Mr. Rivera urges Mr. Marcos to push for clearer, rules-based trade treatment to restore investor confidence and avoid future shocks.

Meanwhile, Jonathan L. Ravelas, a senior adviser at Reyes Tacandong & Co., pointed out that “reciprocity” is crucial to secure a lower tariff from the US.

“We need to take advantage of US agriculture. Particularly, wheat and soybeans. Which are used primarily on feeds. If we are able to import cheaper this will help his food security,” Mr. Ravelas said in a Viber message.

‘DOWNSIDE SURPRISE’
The US imposing a 20% tariff on Philippine exports seen as a “downside surprise,” given expectations of a trade deal between the two countries amid a small bilateral trade deficit, MUFG Global Markets Research said in a report on July 11.

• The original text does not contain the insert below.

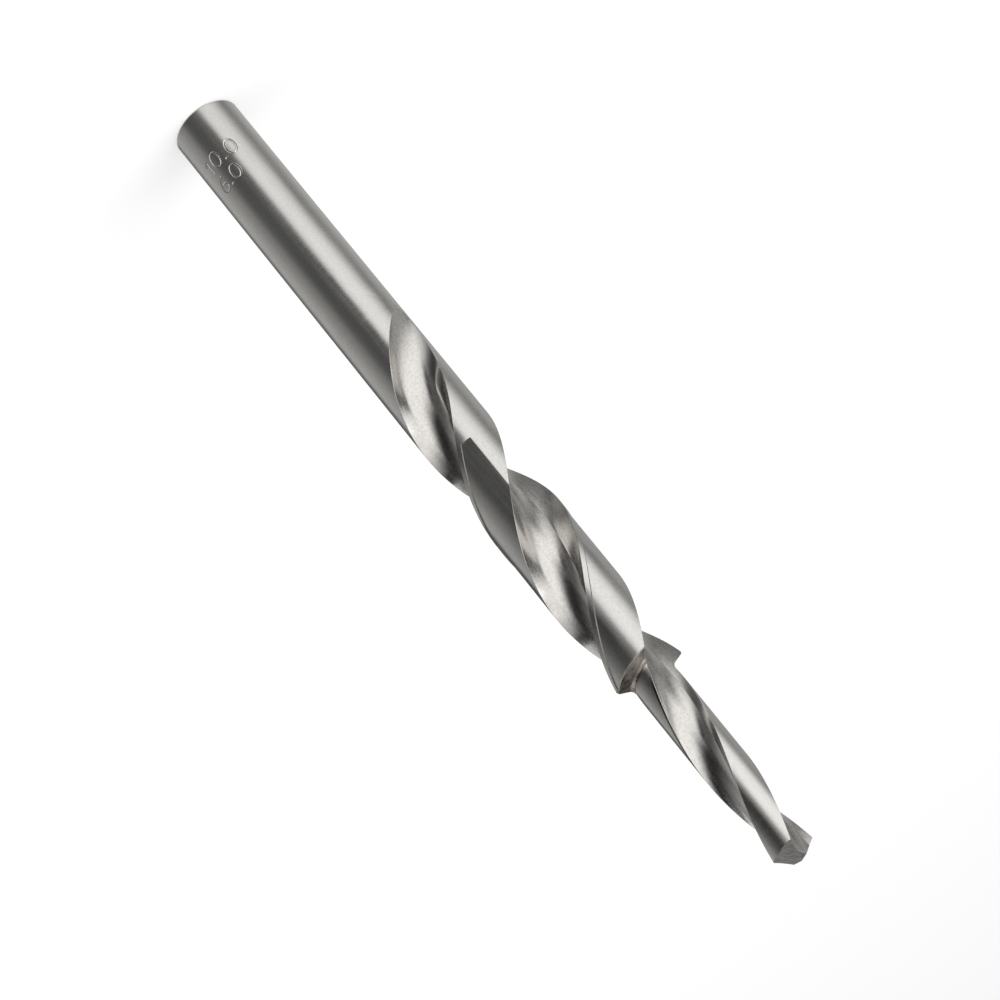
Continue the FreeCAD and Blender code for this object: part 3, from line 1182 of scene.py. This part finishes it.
def aimed_object(name, data, place, aim, roll=0.0):
    """Lamp or camera that faces a point."""
    made = bpy.data.objects.new(STAGE_PREFIX + name, data)
    turn = (Vector(aim) - Vector(place)).to_track_quat("-Z", "Y").to_matrix().to_4x4()
    rolled = Matrix.Rotation(math.radians(roll), 4, "Z")
    made.matrix_world = Matrix.Translation(place) @ turn @ rolled
    bpy.context.scene.collection.objects.link(made)
    return made


def softbox(name, place, power):
    """Large soft lamp that faces the middle of the drill."""
    light = bpy.data.lights.new(STAGE_PREFIX + name, "AREA")
    light.shape = "SQUARE"
    light.size = SOFTBOX_WIDTH
    light.energy = power
    aimed_object(name, light, place, SOFTBOX_AIM)


def studio_camera():
    """Camera in the place that the photograph was taken from."""
    lens = bpy.data.cameras.new(STAGE_PREFIX + "camera")
    lens.lens = LENS
    lens.sensor_width = SENSOR
    lens.clip_start = NEAREST_SEEN
    camera = aimed_object("camera", lens, CAMERA_PLACE, CAMERA_AIM, CAMERA_ROLL)
    bpy.context.scene.camera = camera


class STEPDRILL_OT_stage(Operator):
    """Set up the floor, the light tent, the lamps and the camera"""

    bl_idname = "step_drill.stage"
    bl_label = "Set the Stage"

    def execute(self, context):
        colours = context.scene.step_drill_colours
        context.scene.view_settings.view_transform = "Standard"
        studio_floor(colours)
        studio_world()
        light_tent(colours)
        for name, place, power in SOFTBOXES:
            softbox(name, place, power)
        studio_camera()
        return {"FINISHED"}


class STEPDRILL_PT_panel(Panel):
    """Sizes, colours and steps of the drill"""

    bl_label = "Step Drill"
    bl_idname = "STEPDRILL_PT_panel"
    bl_space_type = "VIEW_3D"
    bl_region_type = "UI"
    bl_category = "Step Drill"

    def draw(self, context):
        for group in (context.scene.step_drill_sizes, context.scene.step_drill_colours):
            for name in group.__annotations__:
                self.layout.prop(group, name)
        for operator in (STEPDRILL_OT_grind, STEPDRILL_OT_stage):
            self.layout.operator(operator.bl_idname)


CLASSES = (
    StepDrillSizes,
    StepDrillColours,
    STEPDRILL_OT_grind,
    STEPDRILL_OT_stage,
    STEPDRILL_PT_panel,
)


def register():
    for cls in CLASSES:
        bpy.utils.register_class(cls)
    bpy.types.Scene.step_drill_sizes = PointerProperty(type=StepDrillSizes)
    bpy.types.Scene.step_drill_colours = PointerProperty(type=StepDrillColours)


def unregister():
    del bpy.types.Scene.step_drill_colours
    del bpy.types.Scene.step_drill_sizes
    for cls in reversed(CLASSES):
        bpy.utils.unregister_class(cls)


def main():
    register()
    bpy.ops.step_drill.grind()
    bpy.ops.step_drill.stage()


if __name__ == "__main__":
    main()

“The 20% headline tariff rate for the Philippines is still lower relative to the rate announced for other countries including Thailand, Indonesia and Malaysia, although now at the same rate as Vietnam,” the bank said.

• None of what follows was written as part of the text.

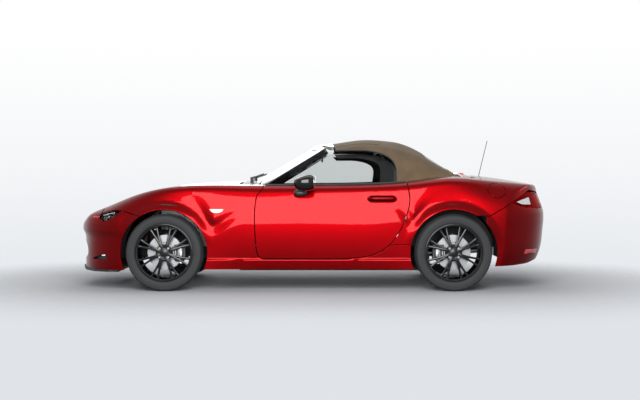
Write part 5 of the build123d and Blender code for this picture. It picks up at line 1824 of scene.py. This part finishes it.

MUFG said the Philippines’ exports of value-added to the US is “quite small” at just 1.3% of gross domestic product (GDP) for the goods sector, and 4% of GDP if services are included.

“Even if the Philippines offers import meaningful tariff cuts to the US in upcoming negotiations, the competition with domestic industry may be relatively limited,” MUFG Global Markets said.

For her part, Philippine Institute for Development Studies Emeritus Research Fellow Rafaelita M. Aldaba said if the US maintains the 20% tariff on the Philippines, this could result in heightened competitive pressures from Vietnam.

“Prior to the tariff increase from 17% to 20%, the Philippines effectively leveraged its relatively high exemption coverage and comparatively lower tariff rate to attract investments diverted from businesses seeking tariff-safe production sites,” she said in a Viber message.

“However, with both the Philippines and Vietnam now facing an identical 20% tariff, investors will closely scrutinize other critical determinants such as infrastructure quality, cost structure, industrial ecosystem depth, workforce skills, and governance efficiency,” she added.

Ms. Aldaba said that it will be a challenge for the Philippines to compete, as Vietnam already operates at a significant scale in sectors experiencing relocation and supply-chain shifts.

“Philippine exporters will encounter heightened competitive pressures from Vietnam, potentially constraining export growth, industrial expansion, and job creation,” she said.

“Given the country’s relatively modest export base and limited industrial depth, it will be challenging for the Philippines to swiftly capitalize on trade-diversion opportunities arising from global supply-chain realignments,” she added.

However, Ms. Aldaba said that the 20% is not the “worst-case scenario” and can still be mitigated through proactive policy measures.

“To successfully capture trade-diversion opportunities and bolster economic resilience, the Philippines must adopt aggressive strategies aimed at export diversification and value upgrading,” she said.

In particular, she said that the country must make targeted investments in logistics and infrastructure, industrial depth expansion, and workforce skilling.

“The extent to which the tariff increase becomes a severe economic setback or remains a manageable challenge depends significantly on how swiftly and decisively the Philippines implements targeted structural reforms and industry-specific strategies,” she added.